Quote only the part that opens with the line containing "Recreate this object" and closes with the line containing "lean_ends = -6.7; // [-8:0.1:8]". Keep both of those lines.

______

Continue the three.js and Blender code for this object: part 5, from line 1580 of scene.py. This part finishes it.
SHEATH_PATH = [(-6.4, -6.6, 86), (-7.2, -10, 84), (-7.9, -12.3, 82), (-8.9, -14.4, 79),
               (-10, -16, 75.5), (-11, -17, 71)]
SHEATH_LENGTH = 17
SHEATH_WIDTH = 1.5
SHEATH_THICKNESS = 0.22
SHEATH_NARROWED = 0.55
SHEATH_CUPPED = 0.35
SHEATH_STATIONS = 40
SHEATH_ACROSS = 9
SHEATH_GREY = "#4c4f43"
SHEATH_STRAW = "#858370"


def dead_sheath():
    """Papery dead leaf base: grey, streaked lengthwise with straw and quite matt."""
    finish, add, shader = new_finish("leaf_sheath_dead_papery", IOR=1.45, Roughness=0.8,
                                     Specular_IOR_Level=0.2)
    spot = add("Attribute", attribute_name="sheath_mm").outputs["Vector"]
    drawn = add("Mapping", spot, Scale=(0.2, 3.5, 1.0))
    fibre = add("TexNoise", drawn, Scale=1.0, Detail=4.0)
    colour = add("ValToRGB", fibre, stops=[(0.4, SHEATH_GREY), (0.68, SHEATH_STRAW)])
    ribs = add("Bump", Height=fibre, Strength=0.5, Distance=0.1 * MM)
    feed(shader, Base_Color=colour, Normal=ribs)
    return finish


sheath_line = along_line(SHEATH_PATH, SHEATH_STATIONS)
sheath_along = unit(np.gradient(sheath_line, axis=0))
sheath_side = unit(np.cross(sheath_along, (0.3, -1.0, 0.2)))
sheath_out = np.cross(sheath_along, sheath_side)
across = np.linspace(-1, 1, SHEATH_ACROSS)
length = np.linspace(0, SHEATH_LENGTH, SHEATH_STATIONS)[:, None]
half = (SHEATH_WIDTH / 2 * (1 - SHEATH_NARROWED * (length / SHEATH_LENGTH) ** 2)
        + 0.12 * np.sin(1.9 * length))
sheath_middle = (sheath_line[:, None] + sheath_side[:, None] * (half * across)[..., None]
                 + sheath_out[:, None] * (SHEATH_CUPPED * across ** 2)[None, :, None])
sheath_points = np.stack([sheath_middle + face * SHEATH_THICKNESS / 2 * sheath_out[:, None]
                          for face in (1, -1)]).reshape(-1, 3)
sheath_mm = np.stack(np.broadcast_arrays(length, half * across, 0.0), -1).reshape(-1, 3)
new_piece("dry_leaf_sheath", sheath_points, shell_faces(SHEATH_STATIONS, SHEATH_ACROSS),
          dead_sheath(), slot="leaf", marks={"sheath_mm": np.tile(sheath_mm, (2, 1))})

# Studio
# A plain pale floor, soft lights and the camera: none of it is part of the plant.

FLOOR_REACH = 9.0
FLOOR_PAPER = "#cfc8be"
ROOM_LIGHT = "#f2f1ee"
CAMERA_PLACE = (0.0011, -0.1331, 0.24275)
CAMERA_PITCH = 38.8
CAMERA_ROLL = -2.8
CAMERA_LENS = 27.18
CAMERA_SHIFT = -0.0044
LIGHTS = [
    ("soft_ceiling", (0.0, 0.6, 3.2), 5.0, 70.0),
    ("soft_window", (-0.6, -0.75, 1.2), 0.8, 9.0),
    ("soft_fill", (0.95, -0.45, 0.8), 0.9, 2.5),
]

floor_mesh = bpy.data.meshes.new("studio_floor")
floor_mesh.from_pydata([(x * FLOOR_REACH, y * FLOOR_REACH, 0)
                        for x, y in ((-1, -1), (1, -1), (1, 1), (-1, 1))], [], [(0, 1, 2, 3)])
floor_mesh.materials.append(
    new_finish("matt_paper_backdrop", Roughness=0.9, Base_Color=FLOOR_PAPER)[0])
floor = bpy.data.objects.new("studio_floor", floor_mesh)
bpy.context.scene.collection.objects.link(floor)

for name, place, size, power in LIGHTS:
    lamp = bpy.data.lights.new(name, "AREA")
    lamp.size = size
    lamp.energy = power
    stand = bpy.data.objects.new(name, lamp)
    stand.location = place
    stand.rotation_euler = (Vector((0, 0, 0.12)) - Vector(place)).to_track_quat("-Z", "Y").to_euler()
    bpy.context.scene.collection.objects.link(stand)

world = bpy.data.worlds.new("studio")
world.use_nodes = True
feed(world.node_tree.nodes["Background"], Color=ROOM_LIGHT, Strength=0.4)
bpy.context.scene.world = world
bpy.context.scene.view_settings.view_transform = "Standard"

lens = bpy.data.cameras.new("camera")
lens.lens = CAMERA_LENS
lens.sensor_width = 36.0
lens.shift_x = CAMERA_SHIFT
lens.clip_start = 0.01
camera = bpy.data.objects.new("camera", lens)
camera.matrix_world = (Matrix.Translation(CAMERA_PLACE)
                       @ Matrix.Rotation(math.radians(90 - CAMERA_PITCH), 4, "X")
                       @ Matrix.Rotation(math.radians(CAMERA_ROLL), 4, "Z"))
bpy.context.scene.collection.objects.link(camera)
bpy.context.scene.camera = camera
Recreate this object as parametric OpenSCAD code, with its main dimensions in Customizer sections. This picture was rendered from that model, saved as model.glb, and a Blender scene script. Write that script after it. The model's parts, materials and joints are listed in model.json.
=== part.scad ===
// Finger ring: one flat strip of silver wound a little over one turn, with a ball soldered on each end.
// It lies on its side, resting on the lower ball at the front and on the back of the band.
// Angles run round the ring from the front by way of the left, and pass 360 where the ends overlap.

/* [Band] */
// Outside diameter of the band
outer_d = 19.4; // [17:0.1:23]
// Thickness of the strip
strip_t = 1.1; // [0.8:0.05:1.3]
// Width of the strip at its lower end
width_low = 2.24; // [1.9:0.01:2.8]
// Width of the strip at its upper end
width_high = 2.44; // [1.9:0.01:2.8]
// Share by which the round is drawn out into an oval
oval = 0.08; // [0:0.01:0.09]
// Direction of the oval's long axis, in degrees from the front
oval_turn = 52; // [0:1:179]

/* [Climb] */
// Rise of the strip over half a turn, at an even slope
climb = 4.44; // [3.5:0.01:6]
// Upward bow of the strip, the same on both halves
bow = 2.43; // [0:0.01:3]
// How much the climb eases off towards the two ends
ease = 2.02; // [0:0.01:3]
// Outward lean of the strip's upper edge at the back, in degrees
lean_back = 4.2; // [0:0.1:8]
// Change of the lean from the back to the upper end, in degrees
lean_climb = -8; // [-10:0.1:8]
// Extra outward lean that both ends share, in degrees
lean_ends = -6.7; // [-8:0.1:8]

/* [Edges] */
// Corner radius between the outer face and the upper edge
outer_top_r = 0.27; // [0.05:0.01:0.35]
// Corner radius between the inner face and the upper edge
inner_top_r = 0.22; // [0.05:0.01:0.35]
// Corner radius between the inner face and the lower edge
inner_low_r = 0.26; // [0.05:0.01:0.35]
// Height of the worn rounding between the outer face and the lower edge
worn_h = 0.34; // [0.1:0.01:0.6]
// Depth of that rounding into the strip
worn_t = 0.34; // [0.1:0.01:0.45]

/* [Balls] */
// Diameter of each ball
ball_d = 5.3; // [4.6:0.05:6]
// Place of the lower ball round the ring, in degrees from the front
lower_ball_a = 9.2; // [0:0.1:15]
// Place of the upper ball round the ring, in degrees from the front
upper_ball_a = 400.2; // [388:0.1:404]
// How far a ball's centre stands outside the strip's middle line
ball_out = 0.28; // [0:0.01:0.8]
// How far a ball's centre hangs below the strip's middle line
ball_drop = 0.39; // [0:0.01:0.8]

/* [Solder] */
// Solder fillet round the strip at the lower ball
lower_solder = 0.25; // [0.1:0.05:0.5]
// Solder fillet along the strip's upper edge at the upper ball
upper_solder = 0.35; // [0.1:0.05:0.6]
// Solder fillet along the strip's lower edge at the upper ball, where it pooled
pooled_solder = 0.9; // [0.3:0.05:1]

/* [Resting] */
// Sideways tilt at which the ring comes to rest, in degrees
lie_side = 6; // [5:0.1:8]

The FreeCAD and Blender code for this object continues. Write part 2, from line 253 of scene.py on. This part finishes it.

______

#### [Solution to this task]
Recreate this object as parametric OpenSCAD code, with its main dimensions in Customizer sections. This picture was rendered from that model, saved as model.glb, and a Blender scene script. Write that script after it. The model's parts, materials and joints are listed in model.json.
=== part.scad ===
// Finger ring: one flat strip of silver wound a little over one turn, with a ball soldered on each end.
// It lies on its side, resting on the lower ball at the front and on the back of the band.
// Angles run round the ring from the front by way of the left, and pass 360 where the ends overlap.

/* [Band] */
// Outside diameter of the band
outer_d = 19.4; // [17:0.1:23]
// Thickness of the strip
strip_t = 1.1; // [0.8:0.05:1.3]
// Width of the strip at its lower end
width_low = 2.24; // [1.9:0.01:2.8]
// Width of the strip at its upper end
width_high = 2.44; // [1.9:0.01:2.8]
// Share by which the round is drawn out into an oval
oval = 0.08; // [0:0.01:0.09]
// Direction of the oval's long axis, in degrees from the front
oval_turn = 52; // [0:1:179]

/* [Climb] */
// Rise of the strip over half a turn, at an even slope
climb = 4.44; // [3.5:0.01:6]
// Upward bow of the strip, the same on both halves
bow = 2.43; // [0:0.01:3]
// How much the climb eases off towards the two ends
ease = 2.02; // [0:0.01:3]
// Outward lean of the strip's upper edge at the back, in degrees
lean_back = 4.2; // [0:0.1:8]
// Change of the lean from the back to the upper end, in degrees
lean_climb = -8; // [-10:0.1:8]
// Extra outward lean that both ends share, in degrees
lean_ends = -6.7; // [-8:0.1:8]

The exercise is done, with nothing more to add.